Jika Hanya Ada Satu Pasangan Capres-Cawapres di Pilpres 2024
Ada pertanyaan menarik yang diajukan kepada saya menjelang pendaftaran pasangan calon presiden dan wakil presiden pada awal Oktober 2024 yang akan datang. Pertanyaannya, bagaimana kita mengatasi keadaan jika ternyata yang mendaftar dan memenuhi syarat hanya satu pasangan saja. Bagaimana cara mengatasinya?
Keberadaan hanya satu pasangan ini bisa terjadi karena memang hanya ada satu pasang yang memenuhi syarat, atau juga karena diboikot oleh calon pasangan lain. Bisakah pilpres dilaksanakan dengan melawan kotak kosong seperti dalam pilkada?
Saya katakan, pilpres itu jangan dibuat lelucon atau dagelan karena pilpres itu sangat menentukan perjalanan bangsa dan negara kita ke depan. Putusan Mahkamah Konstitusi (MK) yang membenarkan pilkada satu pasangan lawan kotak kosong itu mutatis mutandis diberlakukan di pilpres.
Kotak kosong itu sendiri bukan subjek hukum yang bisa dipilih dalam pemilihan apapun. Kotak kosong itu tidak pernah mendaftar sebagai calon dalam pilpres. Kalau kotak kosong itu menang, apakah kotak itu bisa dilantik menjadi presiden dan wakil presiden?
Berawal dari Ketidakjelasan
Kerumitan pelaksanaan pilpres yang seandainya hanya diikuti oleh satu pasangan itu berawal dari ketidakjelasan pengaturan pemilihan presiden dalam UUD 45 pasca amandemen. Entah bagaimana riwayatnya, Pasal 6A ayat (3) UUD 45 mensyaratkan pasangan calon presiden sedikitnya tiga pasangan.
Pasangan akan dinyatakan menang jika memperoleh suara lebih dari 50% dengan sedikitnya 20% yang tersebar di lebih dari 50% provinsi yang ada di negara kita. Jika syarat itu tidak tercapai, maka dua pasangan yang memperoleh suara terbanyak pertama dan kedua masuk ke pilpres putaran kedua. Pasangan yang memperoleh suara terbanyak, tanpa harus memenuhi syarat memperoleh suara minimal 20% pada lebih dari 50% dari jumlah provinsi, dilantik menjadi pasangan presiden dan wakil presiden.

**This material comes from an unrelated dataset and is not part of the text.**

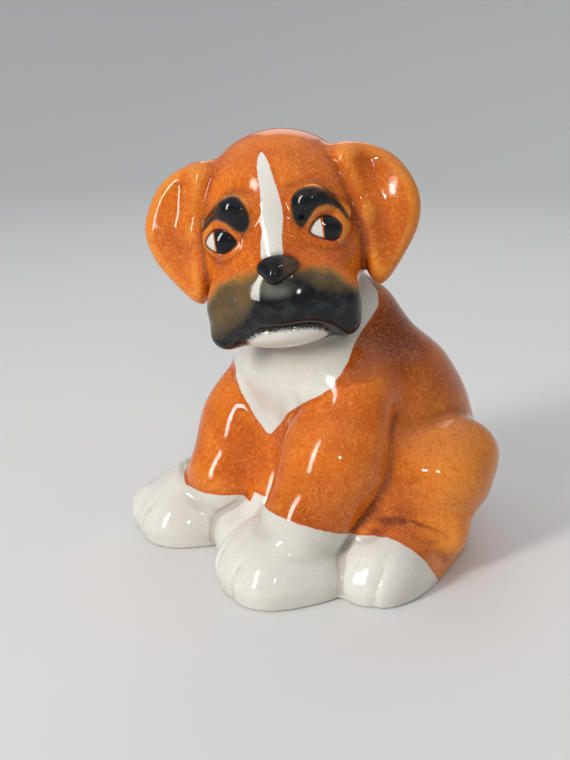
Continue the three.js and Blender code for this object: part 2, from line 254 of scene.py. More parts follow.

Dalam hal sejak awal hanya ada dua pasangan, maka dua pasangan tersebut dianggap langsung memasuki pilpres putaran kedua. Pasangan yang memperoleh suara terbanyak tanpa memperhitungkan jumlah suara minimal 20% di lebih dari 50% dari jumlah provinsi dilantik menjadi pasangan presiden dan wakil presiden terpilih.

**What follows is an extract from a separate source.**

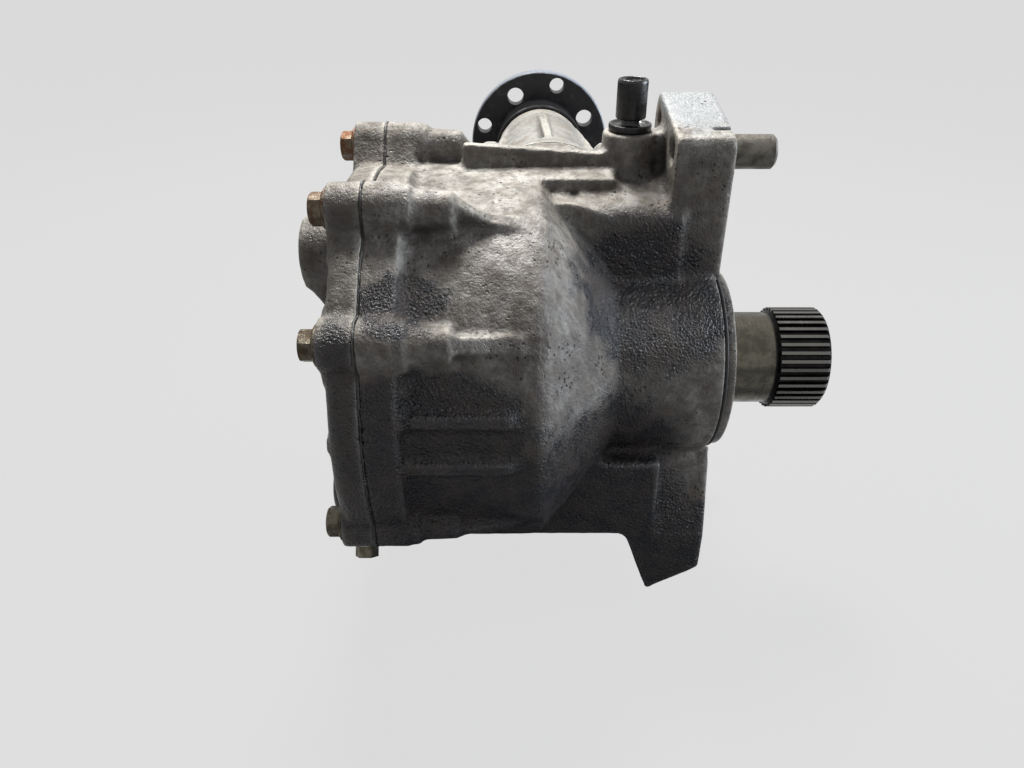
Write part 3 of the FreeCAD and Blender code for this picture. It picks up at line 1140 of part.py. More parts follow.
node(cut(fuse([rod("breather_stem_radius", "breather_stem_depth + breather_collar_height"
                   " + breather_neck_height", "-breather_x", "breather_y",
                   "breather_boss_z - breather_stem_depth", ALONG_Z),
               rod("breather_collar_radius", "breather_collar_height", "-breather_x",
                   "breather_y", "breather_boss_z", ALONG_Z)]),
         [rod("breather_hole_radius - breather_stem_wall", "breather_boss_z", "-breather_x", "breather_y",
              "breather_boss_z / 2", ALONG_Z)], "breather_body"))
CAP_Z = "breather_boss_z + breather_collar_height + breather_neck_height"
node(fuse([rod("breather_cap_radius", "breather_cap_height - breather_cap_skirt",
               "-breather_x", "breather_y", CAP_Z, ALONG_Z),
           taper("breather_cap_radius", "breather_cap_radius - breather_cap_skirt",
                 "breather_cap_skirt", "-breather_x", "breather_y",
                 CAP_Z + " + breather_cap_height - breather_cap_skirt", ALONG_Z)],
          "breather_cap"))

FILLER_SEAT = "filler_boss_y + plug_washer_thickness"
node(cut(rod("plug_washer_radius", "plug_washer_thickness", "-filler_x", "filler_boss_y",
             "filler_z", ALONG_Y),
         [rod("plug_radius + fit_gap", "plug_washer_thickness + 2 * overshoot", "-filler_x",
              "filler_boss_y - overshoot", "filler_z", ALONG_Y)], "filler_plug_washer"))
node(fuse([rod("plug_radius", "plug_depth", "-filler_x", FILLER_SEAT + " - plug_depth",
               "filler_z", ALONG_Y),
           rod("plug_flange", "plug_flange_thickness", "-filler_x", FILLER_SEAT, "filler_z",
               ALONG_Y),
           hexagon("plug_across", "plug_head", "-filler_x",
                   FILLER_SEAT + " + plug_flange_thickness", "filler_z", ALONG_Y)],
          "filler_plug"))
DRAIN_SEAT = "drain_boss_reach + drain_washer_thickness"
node(radial(cut(rod("drain_washer_radius", "drain_washer_thickness", "-drain_x", "0",
                    "drain_boss_reach", ALONG_Z),
                [rod("drain_radius + fit_gap", "drain_washer_thickness + 2 * overshoot", "-drain_x", "0",
                     "drain_boss_reach - overshoot", ALONG_Z)]), "drain_angle"))
nodes[-1].Label = "drain_plug_washer"
node(radial(fuse([rod("drain_radius", "drain_depth", "-drain_x", "0",
                      DRAIN_SEAT + " - drain_depth", ALONG_Z),
                  hexagon("drain_across", "drain_head", "-drain_x", "0", DRAIN_SEAT, ALONG_Z)]),
            "drain_angle"))
nodes[-1].Label = "drain_plug"

doc.recompute()
broken = [item.Label for item in doc.Objects if "Invalid" in item.State or "Error" in item.State]
broken += [item.Label for item in nodes if item.Shape.isNull() or not item.Shape.isValid()]
if broken:
    raise RuntimeError("broken: " + ", ".join(broken))
for item in nodes:
    print(item.Label, len(item.Shape.Solids), round(item.Shape.Volume))
os.makedirs("parts", exist_ok=True)
for item in nodes:
    item.Shape.exportStep("parts/" + item.Label + ".step")
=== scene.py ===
# %% [markdown]
# A transfer case takes the gearbox's output in through a splined hollow shaft and sends it out,
# at a right angle, through a round flange. The construction model already holds every casting,
# shaft and bolt at its real size. This lesson gives those parts their looks: soft cast edges,
# grime, oil and worn steel. Everything is in metres and in the construction model's own frame.

# %% Load the construction model
import math

import bmesh
import bpy
import numpy as np
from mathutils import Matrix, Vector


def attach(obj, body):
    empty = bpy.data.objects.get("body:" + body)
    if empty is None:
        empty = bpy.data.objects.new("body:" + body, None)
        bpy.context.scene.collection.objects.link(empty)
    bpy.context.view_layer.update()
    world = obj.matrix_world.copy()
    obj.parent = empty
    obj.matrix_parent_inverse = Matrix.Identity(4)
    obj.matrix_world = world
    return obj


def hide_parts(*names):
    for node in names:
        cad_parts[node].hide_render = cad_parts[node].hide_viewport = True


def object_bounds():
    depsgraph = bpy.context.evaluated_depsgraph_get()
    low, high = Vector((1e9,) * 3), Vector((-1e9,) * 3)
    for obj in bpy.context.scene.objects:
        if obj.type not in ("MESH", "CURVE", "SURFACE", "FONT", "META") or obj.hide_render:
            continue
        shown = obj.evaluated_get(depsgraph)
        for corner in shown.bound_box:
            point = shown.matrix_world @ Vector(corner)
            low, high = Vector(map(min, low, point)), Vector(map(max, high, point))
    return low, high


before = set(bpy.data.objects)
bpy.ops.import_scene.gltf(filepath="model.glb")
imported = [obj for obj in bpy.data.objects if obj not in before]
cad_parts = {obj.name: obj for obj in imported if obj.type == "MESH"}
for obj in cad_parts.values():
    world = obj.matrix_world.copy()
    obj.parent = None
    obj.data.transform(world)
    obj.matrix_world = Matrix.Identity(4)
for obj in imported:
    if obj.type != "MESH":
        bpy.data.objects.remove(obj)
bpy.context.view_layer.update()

import openvdb as vdb

MM = 0.001

# %% [markdown]
# The photograph was taken from the front, above the case, with a wide lens. The camera's place,
# tilt and lens below were found by matching known circles and edges of the case, so the render
# can be laid over the photograph.

# %% Camera
CAMERA_PLACE = (-0.097, -0.3447, 0.1913)
CAMERA_TILT = 59
LENS = 27.6


def placed(name, data):
    """An object with this data, linked to the scene at the origin."""
    obj = bpy.data.objects.new(name, data)
    bpy.context.scene.collection.objects.link(obj)
    return obj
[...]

Bagaimana kalau sekiranya sejak awal hanya ada satu pasangan calon presiden? UUD 45 tidak mengatur hal ini. Berarti di sini ada kevakuman pengaturan dalam UUD 45. Apakah kevakuman pengaturan tersebut dapat diatasi dengan undang-undang, dan jika terjadi "hal ihwal kegentingan yang memaksa" misalnya akan mengganggu jadwal pelaksanaan pilpres yang akan berpengaruh pada berakhirnya masa jabatan presiden dan wakil presiden yang sedang menjabat karena akan melampaui waktu lima tahun, dapatkah Presiden mengeluarkan perpu, dengan alasan adanya "kegentingan yang memaksa"?